Recommendation 146.144: Malaysia does not detain victims of trafficking in persons. However, such victims are required to reside in shelters provided for and gazetted by the Government with a view to afford them better protection and safety. The Government provides income-generating facilities and programmes in such shelters in order to further assist such victims.
Recommendation 146.161: Amendments to the Printing Presses and Publication Act (PPPA) introduced in 2012 clearly establishes the element of “right to be heard” before decisions on revoking or suspending media licenses or permits.
Recommendation 146.162: At present, Malaysia is not party to the ICCPR. Article 10 of the Federal Constitution provides for the exercise of the right to freedom of speech, subject to certain restrictions which are in consonance with international human rights standards. Malaysia maintains that certain restrictions provided for under the Sedition Act and the PPPA are in line with the permissible limitations under the relevant international human rights instruments.

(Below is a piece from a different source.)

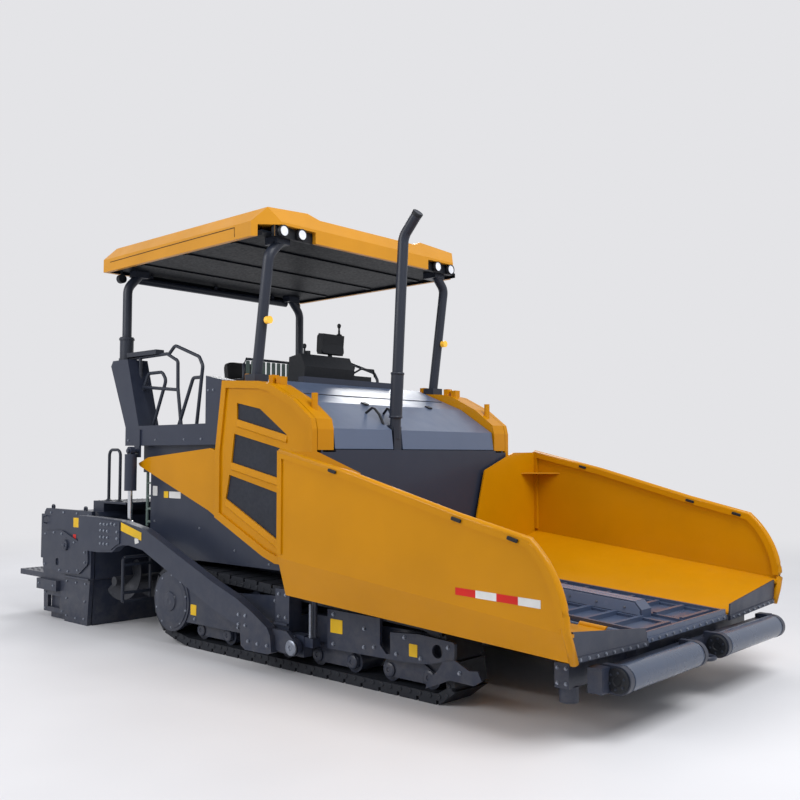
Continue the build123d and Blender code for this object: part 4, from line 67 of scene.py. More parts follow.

Recommendation 146.165: The Peaceful Assembly Act 2012 was enacted to ensure that all citizens have the right to organize assemblies or to participate in assemblies, peaceably and without arms. Malaysia has no plans to revise this Act at this juncture.
Recommendation 146.174: Negotiations on the Trans-Pacific Partnership Agreement (TPPA) are currently underway. At this juncture, Malaysia is of the view that it would be premature to prejudge the outcome of those negotiations.
Recommendations 146.219, 146.220 and 146.221: Protection scope for migrant workers in Malaysia extends to documented foreign workers excluding their family members. Every person entering Malaysia, including undocumented migrants are subject to the applicable laws and regulations including the Immigration Act and are afforded protection under the law, as appropriate. Malaysia maintains that decisions on the possible naturalisation or the regularisation of status of aliens residing in the country is a sovereign matter.